Europa

L’Italia subito, la Ue dal 2020 impone di indicare in etichetta il luogo di produzione dell’ingrediente principale dei prodotti alimentari

Le etichette alimentari dovranno contenere il luogo di produzione della materia prima dell’alimento stesso (ad esempio il grano per la pasta).

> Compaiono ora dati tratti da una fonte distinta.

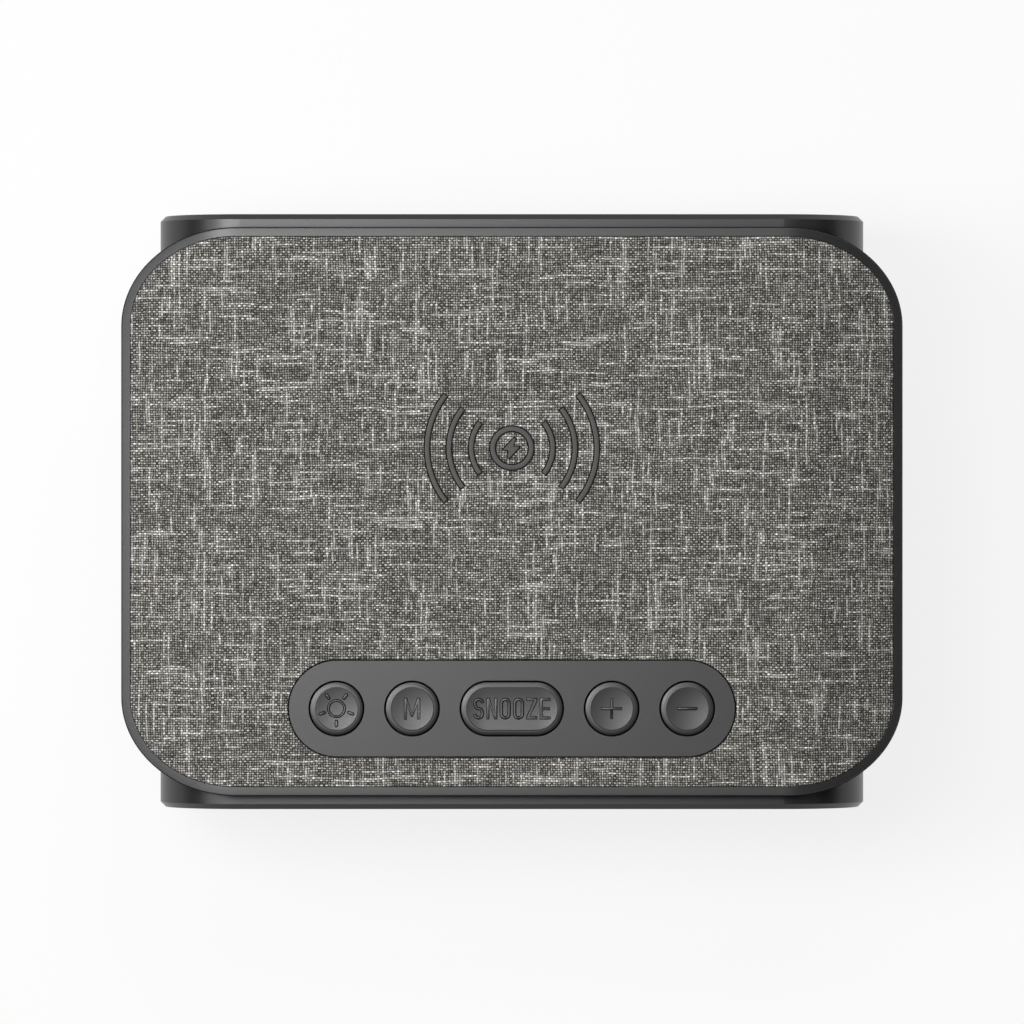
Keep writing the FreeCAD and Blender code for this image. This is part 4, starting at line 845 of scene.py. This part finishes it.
def buildPictogram():
    y, half, steps = pictogram["y"], pictogram["halfDeg"], pictogram["arcSteps"]
    loops = [circleLoop(0, y, pictogram["ringOuter"]), circleLoop(0, y, pictogram["ringInner"])]
    loops.append([(px, y + py) for px, py in pictogram["bolt"]])
    for radius in pictogram["arcs"]:
        for middle in (0, 180):
            outer, inner = (circleLoop(0, y, radius + side * pictogram["stroke"] / 2, steps, middle - half,
                                       middle + half) for side in (1, -1))
            loops.append(outer + inner[::-1])
    fabricTop = trayTop - fabric["sunk"]
    piece = curvePiece("chargeSign", loops, fabricTop, pictogram["thick"], pictogram["edge"],
                       finishes["siliconeInkScreenPrinted"], 2, pictogram["outline"])
    # a black line of painted shadow round the sign's foot
    line = outlinePiece("chargeSignShadeLine", loops, fabricTop + pictogram["outlineUp"], pictogram["outline"],
                        finishes["paintedShadeBlack"])
    for part in (piece, line):
        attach(part, "case")
    return piece


buildPictogram()
print("fabric and sign built")


# Feet

feet = {
    "radius": 6.0, "edge": 0.6, "height": 3.0, "steps": 64,
    "dimple": 0.25, "dimpleRadius": 4.2, "dimpleSlope": 0.4,
}


def buildFeet():
    low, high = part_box("feet")
    r, e, dimple, steps = feet["radius"], feet["edge"], feet["dimpleRadius"], feet["steps"]
    profile = [(0.0, feet["dimple"]), (dimple - feet["dimpleSlope"], feet["dimple"]), (dimple, 0.0)]
    profile += roundedStep((r - e, 0), (r, e), (r, 0), 5)
    profile += [(r, feet["height"]), (0.0, feet["height"])]
    turns = [2 * math.pi * i / steps for i in range(steps)]
    verts, faces = [], []
    for x in (low.x / mm + r, high.x / mm - r):
        for y in (low.y / mm + r, high.y / mm - r):
            rings = [[Vector((x + out * math.cos(a), y + out * math.sin(a), z)) * mm for a in turns]
                     for out, z in profile]
            footVerts, footFaces = bridgeRings(rings)
            faces += [tuple(i + len(verts) for i in face) for face in footFaces]
            verts += footVerts
    piece = meshPiece("rubberFeet", verts, faces, finishes["rubberMouldedBlack"])
    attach(piece, "case")
    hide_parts("feet")
    return piece


buildFeet()


# Rear cover screws: round heads with rounded edges and a cross recess

rearScrews = {
    "radius": 2.4, "thick": 0.7, "edge": 0.25, "slot": 0.42, "slotLength": 1.25, "recess": 0.55,
    "floorMore": 0.3, "floorThick": 0.1, "floorEdge": 0.02,
    "turnX": 17, "turnZ": 29,  # degrees: each screw stopped at its own angle
}


def buildRearScrews():
    low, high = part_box("rear_cover_screws")
    r, finish = rearScrews["radius"], finishes["steelBlackOxide"]
    cross = crossLoop(rearScrews["slotLength"], rearScrews["slot"])
    floorLoop = circleLoop(0, 0, rearScrews["slotLength"] + rearScrews["floorMore"])
    for sx in (-1, 1):
        for sz in (-1, 1):
            x = (high.x if sx > 0 else low.x) / mm - sx * r
            z = (high.z if sz > 0 else low.z) / mm - sz * r
            turn = math.radians(rearScrews["turnX"] * sx + rearScrews["turnZ"] * sz)
            name = "rearScrew" + ("Right" if sx > 0 else "Left") + ("Top" if sz > 0 else "Low")
            thick, floorThick = rearScrews["thick"], rearScrews["floorThick"]
            head = curvePiece(name, [circleLoop(0, 0, r), turnedLoop(cross, 0, 0, turn)], -thick / 2, thick,
                              rearScrews["edge"], finish, 3)
            floor = curvePiece(name + "Floor", [floorLoop], -rearScrews["recess"] - floorThick, floorThick,
                               rearScrews["floorEdge"], finish, 1)
            for piece in (head, floor):
                for vertex in piece.data.vertices:  # the face turns from up to the rear
                    px, py, pz = vertex.co
                    vertex.co = Vector((px + x * mm, pz + high.y, -py + z * mm))
                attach(piece, "case")
    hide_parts("rear_cover_screws")


buildRearScrews()
print("feet and rear screws built")


# Floor, light and camera

studio = {
    "floor": "#f4f4f3", "floorSize": 80.0, "floorRough": 0.9,
    "glowNear": 0.84, "shadowReach": (0.25, 1.2),  # the floor's glow near by; metres to its plain white
    "cameraHeight": 1.5, "viewWidth": 196.5, "sensor": 36.0,  # metres, mm at the tray's top, mm
    "middlePixel": 512, "centrePixel": (511.9, 511.6), "pixel": 0.1919,  # the object's middle; mm a pixel
    "ambient": 0.03, "skyline": 0.09, "skylineFade": 1.5,
}


def backgroundRay(tree):  # 1 for the rays that show the background, to the eye, off metal or in glass
    path = addNode(tree, "LightPath").outputs
    seen = path["Is Camera Ray"]
    for other in ("Is Glossy Ray", "Is Transmission Ray"):
        seen = addNode(tree, "Math", {"operation": "MAXIMUM"}, links={0: seen, 1: path[other]}).outputs[0]
    return seen


def buildFloor():  # white paper: near the object it still shows the lamps' light, and so the object's shadow
    half = studio["floorSize"] / 2
    material, tree, shader = newMaterial("paperBackdropMatt")
    shader.inputs["Base Color"].default_value = hexColour(studio["floor"])
    shader.inputs["Roughness"].default_value = studio["floorRough"]
    glow = addNode(tree, "Emission", values={"Strength": 1.0})
    place = addNode(tree, "TexCoord").outputs["Object"]
    away = addNode(tree, "VectorMath", {"operation": "LENGTH"}, links={0: place}).outputs["Value"]
    near, far = studio["shadowReach"]
    white = addNode(tree, "MapRange", links={"Value": away},
                    values={"From Min": near, "From Max": far, "To Min": studio["glowNear"], "To Max": 1.0})
    share = addNode(tree, "Math", {"operation": "MULTIPLY"},
                    links={0: backgroundRay(tree), 1: white.outputs["Result"]})
    mix = addNode(tree, "MixShader", links={0: share.outputs[0], 1: shader.outputs[0], 2: glow.outputs[0]})
    tree.links.new(mix.outputs[0], tree.nodes["Material Output"].inputs["Surface"])
    corners = [(-half, -half, 0), (half, -half, 0), (half, half, 0), (-half, half, 0)]
    piece = meshPiece("floor", corners, [(0, 1, 2, 3)], material, False)


lamps = {  # degrees from straight up towards +X and +Y, metres away, size across and along in metres, watts
    "keySoftbox": dict(tilt=(-16.5, 6), reach=0.5, size=(0.1, 0.3), watts=1.2),
    "keyFill": dict(tilt=(-38, 0), reach=0.5, size=(0.1, 0.3), watts=0.6),
    "overheadSoftbox": dict(tilt=(-16.5, 6), reach=0.9, size=(0.24, 0.5), watts=1.95),
    "leftSoftbox": dict(tilt=(-42, 0), reach=0.9, size=(0.16, 0.5), watts=0.7),
    "rightReflector": dict(tilt=(40, 0), reach=0.9, size=(0.16, 0.5), watts=0.16),
    "rearSoftbox": dict(tilt=(0, 30), reach=0.9, size=(0.5, 0.2), watts=2.0),
}


def buildLamp(name, look):
    light = bpy.data.lights.new(name, "AREA")
    light.shape = "RECTANGLE"
    light.size, light.size_y = look["size"]
    light.energy = look["watts"]
    lamp = bpy.data.objects.new(name, light)
    aside, back = (math.tan(math.radians(degrees)) for degrees in look["tilt"])
    middle = Vector((0, 0, trayTop * mm))
    lamp.location = middle + Vector((aside, back, 1)).normalized() * look["reach"]
    lamp.rotation_euler = (middle - lamp.location).to_track_quat("-Z", "Y").to_euler()
    lamp.visible_camera = False
    bpy.context.scene.collection.objects.link(lamp)


def buildCamera():
    data = bpy.data.cameras.new("camera")
    data.sensor_width = studio["sensor"]
    data.lens = studio["sensor"] * studio["cameraHeight"] / (studio["viewWidth"] * mm)
    camera = bpy.data.objects.new("camera", data)
    x = (studio["middlePixel"] - studio["centrePixel"][0]) * studio["pixel"]
    y = (studio["centrePixel"][1] - studio["middlePixel"]) * studio["pixel"]
    camera.location = (x * mm, y * mm, trayTop * mm + studio["cameraHeight"])
    bpy.context.scene.collection.objects.link(camera)
    bpy.context.scene.camera = camera


def buildWorld():  # a dim room whose skyline is as white as the floor, so that a low view has no dark band
    world = bpy.data.worlds.new("studio")
    bpy.context.scene.world = world
    world.use_nodes = True
    tree = world.node_tree
    room = tree.nodes["Background"]
    room.inputs["Color"].default_value = (1, 1, 1, 1)
    room.inputs["Strength"].default_value = studio["ambient"]
    place = addNode(tree, "TexCoord").outputs["Generated"]
    height = addNode(tree, "SeparateXYZ", links={0: place}).outputs["Z"]
    near, far = studio["skyline"], studio["skyline"] * studio["skylineFade"]
    low = addNode(tree, "MapRange", values={"From Min": near, "From Max": far, "To Min": 1.0, "To Max": 0.0},
                  links={"Value": height})
    share = addNode(tree, "Math", {"operation": "MULTIPLY"},
                    links={0: backgroundRay(tree), 1: low.outputs["Result"]})
    skyline = addNode(tree, "Background", values={"Strength": 1.0})
    mix = addNode(tree, "MixShader", links={0: share.outputs[0], 1: room.outputs[0], 2: skyline.outputs[0]})
    tree.links.new(mix.outputs[0], tree.nodes["World Output"].inputs["Surface"])


buildFloor()
for lampName, lampLook in lamps.items():
    buildLamp(lampName, lampLook)
buildCamera()
buildWorld()
bpy.context.scene.view_settings.view_transform = "Standard"

print("studio set")
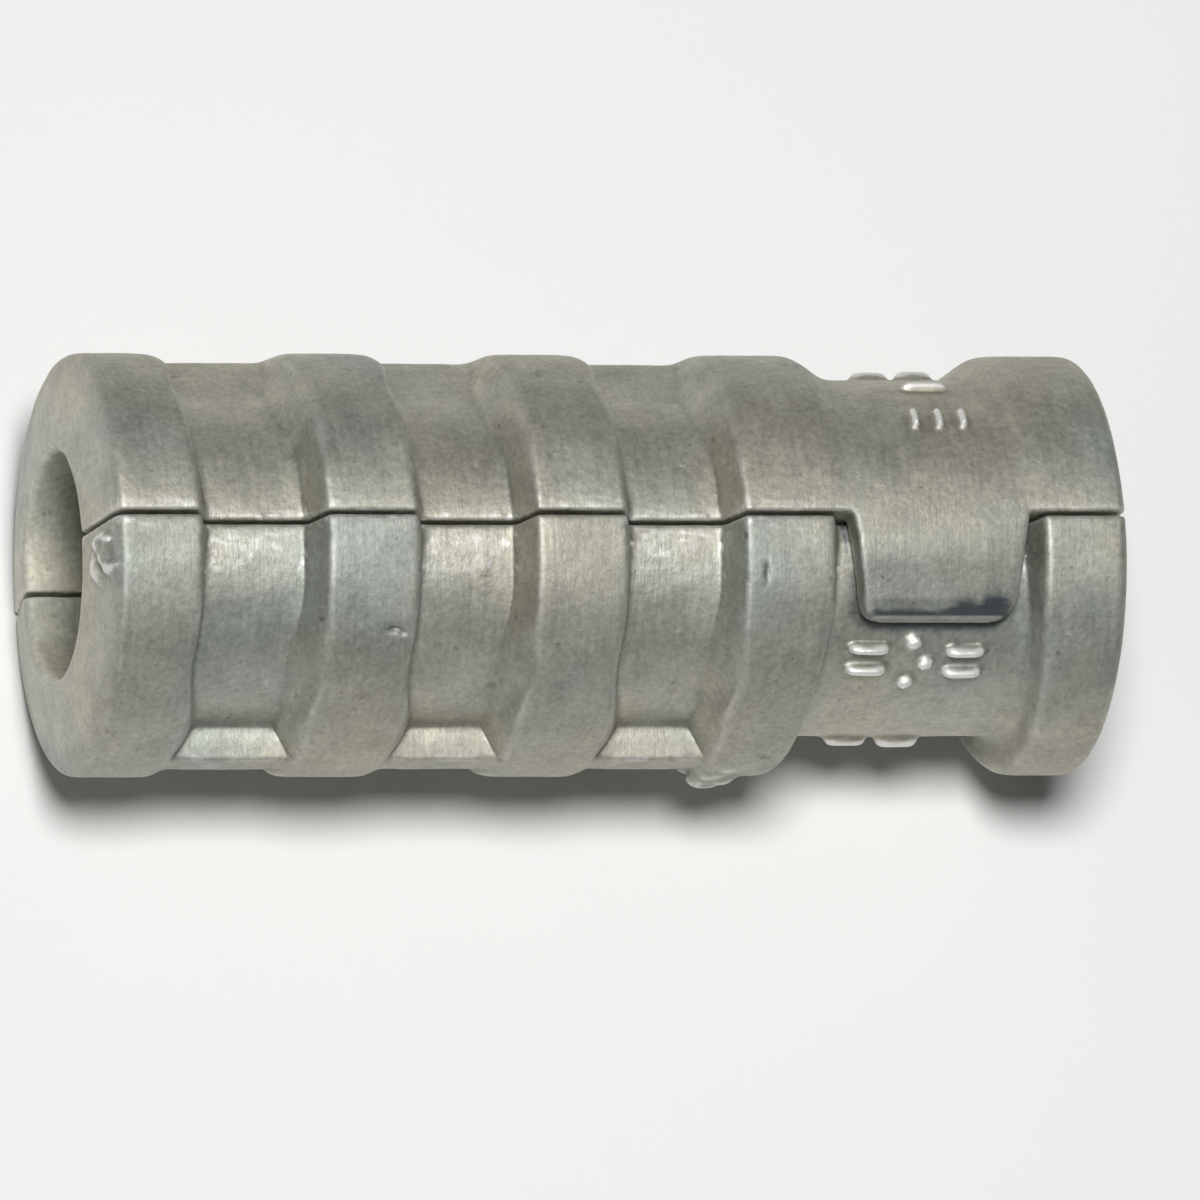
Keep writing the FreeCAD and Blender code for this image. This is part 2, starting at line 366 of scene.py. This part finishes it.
def fill_corner(points, place, side, width):
    """Spreads the land a little beside the fin, then fills the corner at its edge with a straight
    slope of that width: the floor's and the wall's points move squarely onto it. The side is 1
    where the slope rises towards +X and -1 where it falls."""
    out, radial = abs(points[:, 1]), polar(points)[1]
    margin = 0.2
    set_back = np.maximum(0, DRAFT * out - FLANK_RUN)
    spread = 0.33 * step(out, 4.3, 5.5) * (radial > FLOOR_RADIUS - margin)
    from_wall = abs(side * (points[:, 0] - place) - set_back)
    points[:, 0] -= side * spread * (1 - step(from_wall, 0.15, 1.15))
    run = side * (points[:, 0] - place) - set_back + spread + width
    rise = radial - FLOOR_RADIUS
    length = np.hypot(width, SLOPE_RISE)
    along = (run * width + rise * SLOPE_RISE) / length
    depth = (run * SLOPE_RISE - rise * width) / length
    corner = (depth > 0) & (along > 0) & (along < length)
    corner = corner & (run < width + margin) & (rise > -margin)
    share = corner * step(out, 0.1, 0.4)
    points[:, 0] += share * side * (along * width / length - run)
    points[:, 1:] *= (1 + share * (along * SLOPE_RISE / length - rise) / radial)[:, None]


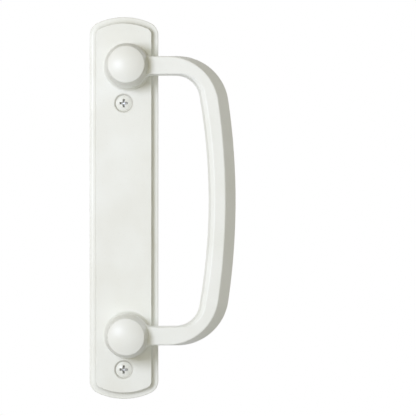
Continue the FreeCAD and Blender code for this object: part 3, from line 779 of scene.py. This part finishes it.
LAMP_COLOUR = (0.78, 0.82, 1.0)
KEY_PLACE = (-0.325, -0.79, 0.115)
KEY_SIDE = 0.26
KEY_WATTS = 4.8
BACK_PLACE = (0.6, 1.2, 0.4)
BACK_SIDE = 0.6
BACK_WATTS = 14.0
SWEEP_COLOUR = (1.0, 0.95, 0.75, 1.0)
SWEEP = (
    ((0, -1, 0), 0.66),
    ((-1, 0, 0), 0.36),
    ((0.2, 0.98, 0), 0.32),
)


def soft_light(name, place, side, watts, mirrored):
    lamp = bpy.data.lights.new(name, "AREA")
    lamp.shape = "SQUARE"
    lamp.size = side
    lamp.energy = watts
    lamp.color = LAMP_COLOUR
    holder = bpy.data.objects.new(name, lamp)
    scene.collection.objects.link(holder)
    holder.location = place
    holder.rotation_euler = (-Vector(place)).to_track_quat("-Z", "Y").to_euler()
    holder.visible_glossy = mirrored


soft_light("key", KEY_PLACE, KEY_SIDE, KEY_WATTS, mirrored=True)
soft_light("back_light", BACK_PLACE, BACK_SIDE, BACK_WATTS, mirrored=False)

world = bpy.data.worlds.new("white_sweep")
scene.world = world
sweep = Finish(world)
outward = sweep.add("ShaderNodeTexCoord", output="Generated")
strength = 0.0
for direction, share in SWEEP:
    aimed = {0: outward, 1: direction}
    towards = sweep.add("ShaderNodeVectorMath", {"operation": "DOT_PRODUCT"}, aimed, "Value")
    strength = strength + share * towards.maths("MAXIMUM", towards)
seen_white = 0.0
for kind_of_ray in ("Is Camera Ray", "Is Glossy Ray", "Is Transmission Ray"):
    ray = sweep.add("ShaderNodeLightPath", output=kind_of_ray)
    seen_white = ray.maths("MAXIMUM", ray, seen_white)
soft = sweep.add("ShaderNodeBackground", None, {"Color": SWEEP_COLOUR, "Strength": strength})
white = sweep.add("ShaderNodeBackground", None, {"Color": (1, 1, 1, 1), "Strength": 1.0})
both = sweep.add("ShaderNodeMixShader", None, {0: seen_white, 1: soft, 2: white})
sweep.fill(sweep.tree.nodes["World Output"], {"Surface": both})

scene.view_settings.view_transform = "Standard"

Il Tar del Lazio ha respinto il ricorso dell’associazione italiana dei pastai (Aidepi) contro il decreto che prevede l’informazione al consumatore e anche la Commissione europea dal l’1 aprile 2020 renderà obbligatorio riportare sull’etichetta degli alimenti commerciati nella Ue l’indicazione del luogo di produzione dell’ingrediente principale (il regolamento europeo soppianterà il decreto ministeriale italiano).

Un nuovo rapporto del Beuc, l’organizzazione europea dei consumatori, ha intanto fotografato i modi in cui le etichette ingannevoli sui produtti alimentari inducono in errore i consumatori, evidenziando – come riferisce Il Fatto Alimentare – tre modalità ricorrenti.

La prima riguarda i prodotti industriali etichettati come “tradizionali”, “artigianali”, “naturali” o che richiamano la “ricetta della nonna”: simili indicazioni possono far pensare a produzioni minori realizzate da imprese artigianali qualificate, mentre spesso si tratta di alimenti industriali ricchi di coloranti, additivi e altri ingredienti, che i consumatori sarebbero sorpresi di trovare in un prodotto “artigianale”.

Alimenti e bevande, in secondo luogo, riportano poi spesso fotografie di frutti che fanno pensare a prodotti salutari mentre in molti vasetti si trovano minime quantità di frutta, abbinata a sapienti aromi, mescolata ad altri ingredienti meno salutari (alcuni produttori sostengono che tali immagini sono usate per caratterizzare il gusto del prodotto e non per evidenziare la presenza della frutta, il Beuc sottolinea come questo atteggiamento sia in contrasto con le aspettative dei consumatori, convinti di una correlazione diretta fra immagini sulle confezioni e ingredienti presenti all’interno del prodotto).

Infine i prodotti qualificati dall’etichetta come “integrali” (che registrano crescente successo) sono in effetti non di rado un po’ meno salutari quando si esamina il contenuto di fibre riportato in caratteri piccoli sul retro della confezione. In Italia, Spagna e Olanda, ad esempio, il pane integrale deve usare il 100% di farina integrale, ma questo non vale in tutta Europa.